About the product
Machine wash: cold (max 40℃ or 104℉); Non-chlorine; Iron with cover; Do not tumble dry.
Jasten is my beloved son. I lost him to suicide on September 25th of 2017. The anniversary of his final sunset is approaching and I have finally been able to get some of my creative energies back. Starting this little online shop with Printful has been my muse. I needed to make this shirt to offer the opportunity to show his handsome face as the work of art that he always was. I turned one of his photos into a digital art piece and I feel like I have done him justice by making this as unique as I could, seeing as my Jas was an incredibly unique individual.
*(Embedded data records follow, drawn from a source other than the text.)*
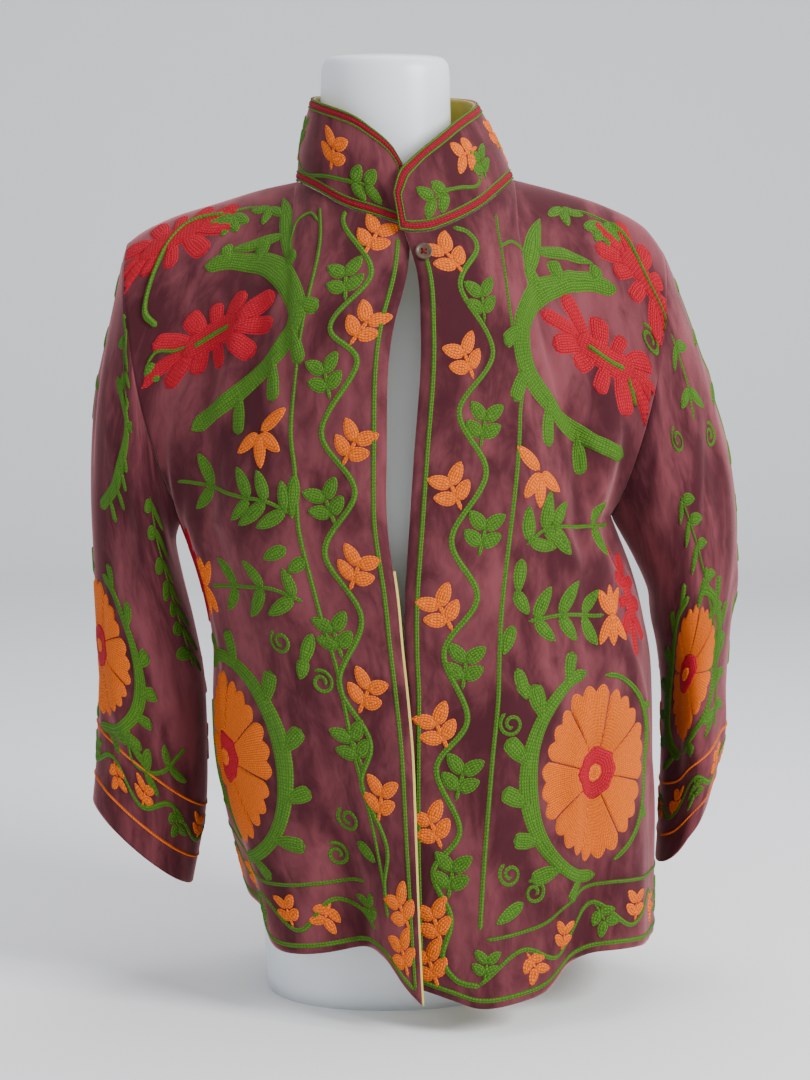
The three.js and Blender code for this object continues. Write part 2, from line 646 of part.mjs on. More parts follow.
// ---------------------------------------------------------------- the dress form
function formGeometry() {
  const points = [];
  const triangles = [];
  const size = readers(FORM, 'z');
  const heights = FORM.map((row) => row.z);
  for (const z of heights) {
    for (let side = 0; side < FORM_SIDES; side += 1) {
      const turn = (side / FORM_SIDES) * 2 * Math.PI;
      const power = 2 / size.square(z);
      const x = size.half(z) * signedPower(Math.sin(turn), power);
      const reach = Math.cos(turn) > 0 ? size.back(z) : size.front(z);
      const y = reach * signedPower(Math.cos(turn), power);
      const tilt = FORM_CAP_TILT * smoothstep(z, FORM_CAP_FROM, FORM_TOP);
      points.push(new THREE.Vector3(x, y, z + tilt * y));
    }
  }
  const foot = points.push(new THREE.Vector3(0, 0, 0)) - 1;
  const crown = points.push(new THREE.Vector3(0, 0, FORM_TOP)) - 1;
  const last = (heights.length - 1) * FORM_SIDES;
  for (let side = 0; side < FORM_SIDES; side += 1) {
    const next = (side + 1) % FORM_SIDES;
    for (let ring = 0; ring < last; ring += FORM_SIDES) {
      const [a, b] = [ring + side, ring + next];
      triangles.push([a, b, b + FORM_SIDES], [a, b + FORM_SIDES, a + FORM_SIDES]);
    }
    triangles.push([foot, next, side], [crown, last + side, last + next]);
  }
  return geometryOf(points, triangles);
}

// ---------------------------------------------------------------- button
function buttonGeometry() {
  const disc = new THREE.Shape().absarc(0, 0, BUTTON_RADIUS - BUTTON_BEVEL, 0, 2 * Math.PI);
  const offset = THREAD_HOLE_SPACING / 2;
  for (const [x, y] of [[1, 1], [1, -1], [-1, 1], [-1, -1]]) {
    const hole = new THREE.Path();
    hole.absarc(x * offset, y * offset, THREAD_HOLE_RADIUS + BUTTON_BEVEL, 0, 2 * Math.PI, true);
    disc.holes.push(hole);
  }
  return new THREE.ExtrudeGeometry(disc, {
    depth: BUTTON_DEPTH,
    bevelThickness: BUTTON_BEVEL,
    bevelSize: BUTTON_BEVEL,
    bevelSegments: 1,
    curveSegments: 12,
  });
}

// The panel's column and row under a point seen from the front.
function findOnPanel(surface, x, z) {
  let [u, v] = [0.1, 0.9];
  for (let i = 0; i < 40; i += 1) {
    const step = 1e-3;
    const here = surface(u, v);
    const across = surface(u + step, v).sub(here).divideScalar(step);
    const up = surface(u, v + step).sub(here).divideScalar(step);
    const [dx, dz] = [x - here.x, z - here.z];
    const scale = across.x * up.z - across.z * up.x;
    u += clamp((dx * up.z - dz * up.x) / scale, -0.05, 0.05);
    v += clamp((across.x * dz - across.z * dx) / scale, -0.05, 0.05);
  }
  return [u, v];
}

// ---------------------------------------------------------------- materials and meshes
const velvet = { color: 0x5e2a34, roughness: 0.85, metalness: 0 };
const liningCloth = { color: 0xc9b53a, roughness: 0.7, metalness: 0 };
const coconut = { color: 0x6b4a34, roughness: 0.45, metalness: 0 };
const shell = { color: 0xdfe3e6, roughness: 0.4, metalness: 0 };

const jacket = new THREE.Group();

function add(name, geometry, look) {
  const mesh = new THREE.Mesh(geometry, new THREE.MeshStandardMaterial(look));
  mesh.name = name;
  jacket.add(mesh);
  return mesh;
}

add('dress_form', formGeometry(), shell);

for (const [name, panel] of Object.entries(PANELS)) {
  const { surface, facing } = bodyPanel(name);
  const isBack = panel.side === 'back';
  add(name, wall(surface, {
    from: isBack ? -1 : 0,
    columns: isBack ? 2 * PANEL_COLUMNS : PANEL_COLUMNS,
    rows: PANEL_ROWS,
    thick: VELVET,
    facing,
    edgeNormal: panelEdgeNormal(panel),
  }), velvet);
}

for (const [side, way] of [['left', -1], ['right', 1]]) {
  const { surface, facing } = sleeve(way);
  add(`sleeve_${side}`, wall(surface, {
    columns: SLEEVE_COLUMNS,
    rows: SLEEVE_ROWS,
    thick: VELVET,
    facing,
    round: true,
    edgeNormal: (u, v) => (v > 0 ? undefined : armholes[side](u).sleeve),
  }), velvet);
}

add('collar', wall(collarSurface, {
  columns: COLLAR_COLUMNS, rows: COLLAR_ROWS, thick: VELVET, facing: -1,
}), velvet);
add('collar_lining', wall(collarSurface, {
  columns: COLLAR_COLUMNS,
  rows: COLLAR_ROWS,
  thick: LINING,
  lift: -(VELVET + SEAM),
  facing: -1,
}), liningCloth);

// The strip behind the left front spans its first column's chord, a little past its edge.
const leftFront = bodyPanel('front_left');
add('facing_left', wall((u, v) => {
  const edge = leftFront.surface(0, v * FACING_SHARE);
  return edge.lerp(leftFront.surface(1 / PANEL_COLUMNS, v * FACING_SHARE), u);
}, {
  from: -FACING_SHOWS,
  to: FACING_WIDTH,
  columns: 1,
  rows: FACING_ROWS,
  thick: LINING,
  lift: -(VELVET + 2 * SEAM),
  edgeNormal: (u, v) => {
    const row = v * FACING_SHARE;
    const edge = normalOf(leftFront.surface, 0, row, leftFront.facing);
    const column = normalOf(leftFront.surface, 1 / PANEL_COLUMNS, row, leftFront.facing);
    return edge.lerp(column, u).normalize();
  },
}), liningCloth);

const rightFront = bodyPanel('front_right');
const [buttonU, buttonV] = findOnPanel(rightFront.surface, BUTTON_X, BUTTON_Z);
const button = add('button', buttonGeometry(), coconut);
const buttonNormal = normalOf(rightFront.surface, buttonU, buttonV, rightFront.facing);
button.quaternion.setFromUnitVectors(new THREE.Vector3(0, 0, 1), buttonNormal);
button.position
  .copy(rightFront.surface(buttonU, buttonV))
  .addScaledVector(buttonNormal, BUTTON_BEVEL + SEAM);

export default jacket;
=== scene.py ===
"""A velvet kimono jacket, embroidered in chain stitch, on a limbless dress form.

Sizes in the tables are millimetres and everything that Blender gets is in metres.
The jacket's front faces -Y, +Z is up and +X is the viewer's right.
"""

import math

import bpy
import numpy as np
from bpy.props import FloatProperty, FloatVectorProperty, PointerProperty
from mathutils import Matrix, Vector
from mathutils.kdtree import KDTree


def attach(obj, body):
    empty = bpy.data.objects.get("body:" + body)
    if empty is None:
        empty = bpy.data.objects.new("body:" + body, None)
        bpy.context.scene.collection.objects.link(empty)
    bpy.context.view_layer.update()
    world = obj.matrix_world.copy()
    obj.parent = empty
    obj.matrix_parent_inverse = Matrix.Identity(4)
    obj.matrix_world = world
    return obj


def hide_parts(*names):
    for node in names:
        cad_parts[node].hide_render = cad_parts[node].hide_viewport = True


bl_info = {
    "name": "Velvet Kimono Jacket",
    "version": (1, 0, 0),
    "blender": (4, 5, 0),
    "location": "View3D > Sidebar > Jacket",
    "description": "An embroidered velvet jacket on a dress form",
    "category": "Add Mesh",
}

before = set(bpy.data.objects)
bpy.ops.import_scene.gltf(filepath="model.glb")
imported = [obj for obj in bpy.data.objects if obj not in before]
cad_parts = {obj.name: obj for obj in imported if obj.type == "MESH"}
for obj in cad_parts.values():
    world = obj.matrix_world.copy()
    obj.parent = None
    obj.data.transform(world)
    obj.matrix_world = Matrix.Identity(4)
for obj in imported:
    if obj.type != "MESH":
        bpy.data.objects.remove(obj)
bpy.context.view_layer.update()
MM = 0.001

# ------------------------------------------------------------------ driving dimensions
VELVET = 2.0  # the velvet with its lining, as one wall
LINING = 1.0  # the lining where it shows alone
ARMPIT = 433  # height of both armpits
HEM_LEVEL = 60  # height at which the hem's outline is read
NECK_LEVEL = 700  # height where the front edges meet the neckline
NECK_CENTRE = 18  # middle of the neckline, across
NECK_HALF = 99  # half the neckline's width, shoulder to shoulder
NECK_FRONT = 100  # how far the neckline reaches forwards
NECK_BACK = 62  # and backwards
ARMHOLE_HALF_DEPTH = 62  # half the armhole, front to back
SHOULDER_ROUND = 2.4  # higher is squarer over the shoulder
ARMHOLE_EASE = 1.9  # how fast the armhole leaves the side seam
ROW_EASE = 1.4  # above 1, rows are closer together near the armpit
CORNER_EASE = 0.6  # how much columns crowd at the corner of neckline and shoulder
CORNER_REACH = 0.16  # share of a panel over which that corner rounds off below
CORNER_ROUND_FROM = 0.2  # share of the upper rows where that rounding is still whole
CHEST_ROUND = 0.5  # how much of the armhole's round the middle of the chest has
CHEST_ROUND_TO = 0.3  # share of a panel, from its middle, that is that flat
EDGE_REACH = 0.35  # share of a front that its loose edge bends
SIDE_SEAM_HOLD = 8  # higher lets a fold run closer to the side seam before it ends
TOP_SEAM_HOLD = 4  # the same at the shoulder seam and the neckline
SLEEVE_HEAD_HOLD = 0.12  # share of a sleeve, from the armhole, where folds grow
NECK_SHARE = 5 / 12  # share of a panel's columns that end at the neckline
ARMPIT_SHARE = 0.5  # share of a panel's rows below the armpit
FACING_SHARE = 10 / 22  # share of the left front's rows that the facing runs up
FACING_WIDTH = 1 / 12  # its width, as a share of the panel
FACING_SHOWS = 0.005  # how far it passes the velvet's edge, as a share of the panel
FACING_BEHIND = 0.1  # gap between the facing and the velvet before it
COLLAR_LINING_BEHIND = 0.05  # the same inside the collar
SHOULDER_TIPS = {-1: -236, 1: 255}  # outer end of each shoulder
VIEW_X, VIEW_Z, VIEW_DISTANCE = 18, 603, 2000  # the camera's place before the middle plane


class Table:
    """Rows of named columns, each column a smooth curve along the first one."""

    def __init__(self, names, rows):
        self.names = names.split()
        self.rows = np.array(rows, float)

    def read(self, name, at):
        x, y = self.rows[:, 0], self.rows[:, self.names.index(name)]
        last = len(x) - 1
        before = np.maximum(np.arange(last + 1) - 1, 0)
        after = np.minimum(np.arange(last + 1) + 1, last)
        slopes = (y[after] - y[before]) / (x[after] - x[before])
        i = np.clip(np.searchsorted(x, at, side="left") - 1, 0, last - 1)
        span = x[i + 1] - x[i]
        t = np.clip((at - x[i]) / span, 0, 1)
        start = (2 * t**3 - 3 * t**2 + 1) * y[i] + (t**3 - 2 * t**2 + t) * span * slopes[i]
        return start + (3 * t**2 - 2 * t**3) * y[i + 1] + (t**3 - t**2) * span * slopes[i + 1]


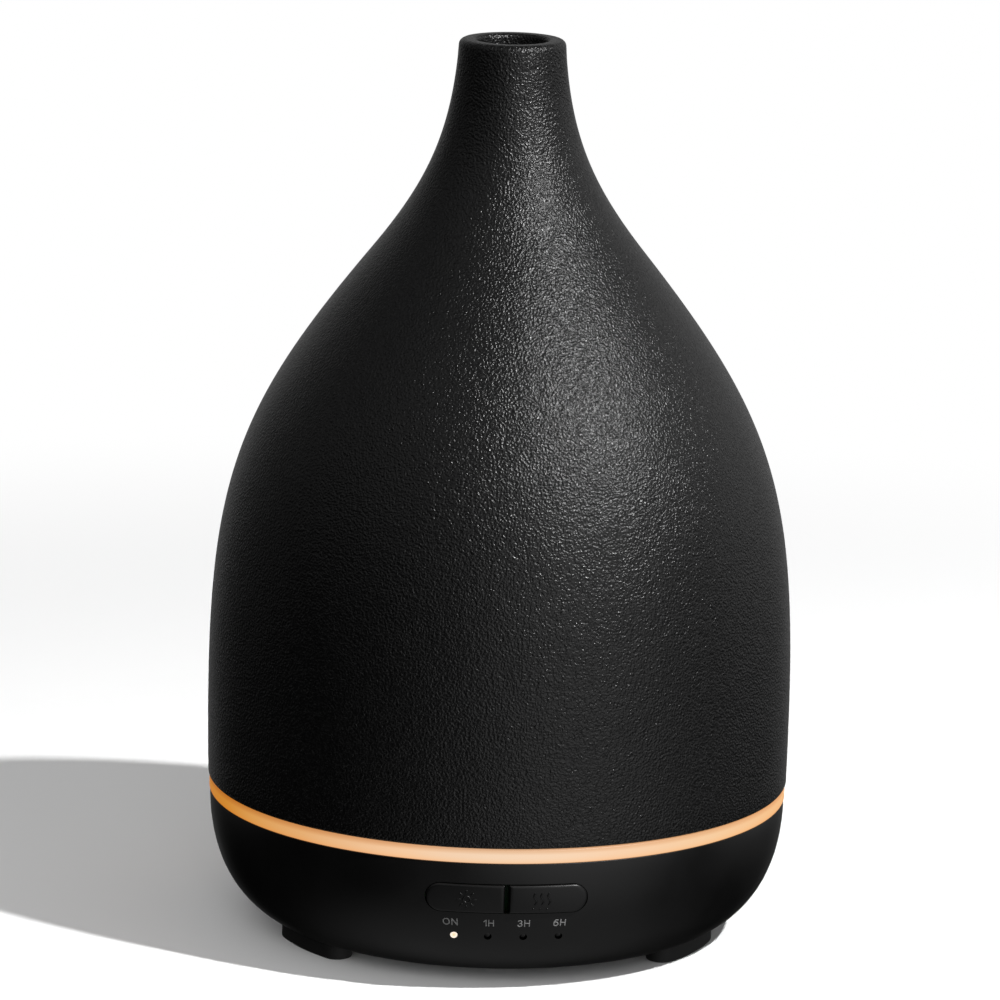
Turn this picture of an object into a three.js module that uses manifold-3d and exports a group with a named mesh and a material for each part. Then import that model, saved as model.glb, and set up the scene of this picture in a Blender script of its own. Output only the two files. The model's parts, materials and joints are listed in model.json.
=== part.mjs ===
// Essential oil diffuser: a bottle-shaped ceramic cover over a plastic bowl, which holds the water tank,
// the mist maker, the fan and the electronics, with a glowing ring between cover and bowl.
// Millimetres, +Z up, floor at z = 0, axis of the bowl at x = y = 0, buttons facing -Y.
import * as THREE from 'three';
import { mergeVertices } from 'three/addons/utils/BufferGeometryUtils.js';
import Module from 'manifold-3d';

const wasm = await Module();
wasm.setup();

// ---- Driving dimensions ----
const BASE_R = 60;              // lower edge of the ceramic cover
const RING_R = 59.75;           // outside of the light ring
const BOWL_R = 59.6;            // rim of the bowl
const BOWL_Z = 2.6;             // flat underside of the bowl
const BOWL_TOP_Z = 28.4;        // rim of the bowl
const RING_Z = [28.7, 31.3];    // visible band of the light ring
const COVER_Z = 31.6;           // lower edge of the ceramic cover
const TOP_Z = 185.4;            // lip of the ceramic cover
const OUTLET_R = 7.2;           // mist outlet in the lip
const COVER_WALL = 4;           // ceramic
const SHELL_WALL = 2.4;         // moulded bowl
const SHELL_FLOOR_Z = BOWL_Z + SHELL_WALL;
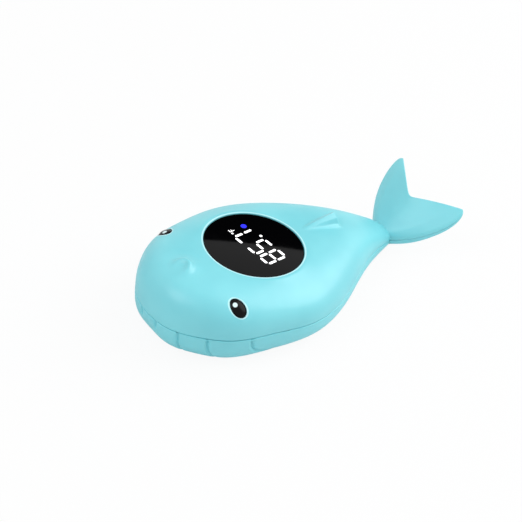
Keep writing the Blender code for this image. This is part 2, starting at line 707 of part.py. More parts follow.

Our little family has been hit very hard by his loss and there really is no recovery, only an eternal journey in coping with this tragic grief. Losing my son has been the most difficult thing I have ever experienced, then I have had to attempt to live without him and that is even harder. If it weren’t for my daughter, I could not possibly make it. Like Jasten, I too, suffer with mental illness and I have to fight suicidal, intrusive thoughts every day. Since losing him, that fight has become quite a battle. It is my daughter who keeps me going.
I am a Suicide Loss Survivor and a Suicide Attempt Survivor. I am still here… but my son lost the war.
Suicide is not selfish. It is to mental illness what stage 4 is to cancer. It is the end of the worst part of the depths of darkness. Please help to support our family and promote Suicide Prevention by purchasing one of these shirts. You will be doing something really good. #StopSuicide
The left sleeve reads:
Jasten D. Adams
Son. Brother. Father. Grandson. Nephew. Cousin. Friend. Organ Donor. Hero.